Unpaid internship atau magang tanpa bayaran, terus menjadi perdebatan di kalangan mahasiswa dan fresh graduate. Jika ditelaah lebih dalam, unpaid internship merupakan program yang tidak adil dan cenderung merugikan peserta magang. Memang kerap kali dianggap sebagai investasi jangka panjang untuk mendapatkan pengalaman, membangun koneksi, serta memahami dinamika industri. Program ini tetap menimbulkan pertanyaan, “apakah pantas seseorang bekerja tanpa mendapatkan kompensasi yang layak?” 

Secara ideal, program magang seharusnya menjadi wadah pembelajaran, bukan sekadar cara bagi perusahaan untuk memperoleh tenaga kerja gratis. Sayangnya, banyak perusahaan yang memanfaatkan magang sebagai cara untuk mendapatkan tenaga kerja tanpa harus membayar mereka. Perusahaan sering kali beralasan bahwa mereka memberikan ilmu, pengalaman, dan akses ke dunia profesional sebagai bentuk kompensasi. Namun, hal ini tidak sebanding dengan kerja keras yang diberikan oleh peserta magang. Jika perusahaan memang benar-benar peduli terhadap pengembangan keterampilan peserta magang, mereka seharusnya memberikan kompensasi yang layak.

Bagi sebagian individu, unpaid internship memang bisa menjadi batu loncatan yang bernilai, terutama jika program tersebut dirancang dengan baik dan memberikan pengalaman substansial. Akan tetapi, tidak semua individu mampu mengikuti magang tanpa imbalan finansial.  Peluang ini lebih mudah diakses oleh mereka yang memiliki dukungan ekonomi, sementara banyak mahasiswa harus membiayai kehidupan sehari-hari. Akibatnya, unpaid internship justru menjadi beban yang semakin memperkuat kesenjangan sosial di dunia kerja. 

Selain itu, unpaid internship juga dapat membuka celah bagi eksploitasi bagi beberapa perusahaan dengan memanfaatkan peserta magang, sebagai tenaga kerja gratis yang dipekerjakan untuk melakukan tugas-tugas administratif tanpa memberikan pengalaman yang berarti. Jika tugas yang diberikan tidak memberikan manfaat pembelajaran maka unpaid internship lebih menyerupai eksploitasi tenaga kerja ketimbang investasi pengalaman.

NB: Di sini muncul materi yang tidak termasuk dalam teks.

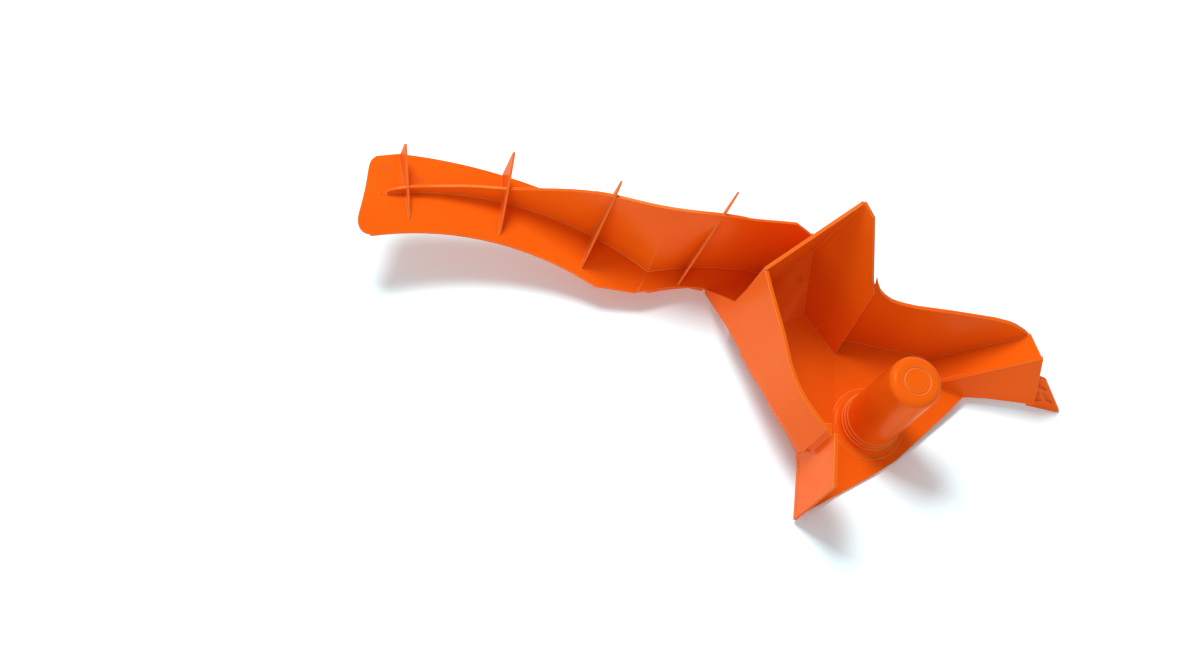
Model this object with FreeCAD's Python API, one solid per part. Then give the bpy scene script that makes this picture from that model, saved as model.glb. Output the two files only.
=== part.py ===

Dari perspektif hukum, unpaid internship yang tidak memberikan imbalan sama sekali sebenarnya melanggar regulasi yang berlaku. Undang-Undang Nomor 13 Tahun 2003 tentang Ketenagakerjaan Bab II Pasal 22 Ayat (2) menyatakan bahwa peserta magang berhak memperoleh uang saku dan/atau uang transportasi, jaminan sosial tenaga kerja, serta sertifikat jika lulus di akhir program. Hal ini juga, ditegaskan dalam Peraturan Menteri Ketenagakerjaan Nomor 6 Tahun 2020 tentang Penyelenggaraan Pemagangan di Dalam Negeri. Bab IV Pasal 13 Ayat (1) mengatur bahwa peserta magang berhak:

a. memperoleh bimbingan dari pembimbing pemagangan atau instruktur;
b. memperoleh pemenuhan hak sesuai dengan perjanjian pemagangan;
c. memperoleh fasilitas keselamatan dan kesehatan kerja selama mengikuti pemagangan;
d. memperoleh uang saku;
e. diikutsertakan dalam program jaminan sosial; dan
f. memperoleh sertifikat pemagangan atau surat keterangan telah mengikuti pemagangan.

Sementara itu, Ayat (2) menyebutkan bahwa uang saku yang dimaksud meliputi biaya transportasi, uang makan, dan insentif peserta pemagangan.

Artinya, unpaid internship yang tidak memberikan imbalan sama sekali sebenarnya melanggar regulasi. Sayangnya, realitas di lapangan tidak selalu sejalan dengan aturan yang ada. Masih banyak perusahaan yang mengabaikan ketentuan ini dan tetap menjalankan magang tanpa memberikan hak peserta magang. Lemahnya pengawasan serta kurangnya kesadaran dari perusahaan membuat praktik ini terus berlanjut.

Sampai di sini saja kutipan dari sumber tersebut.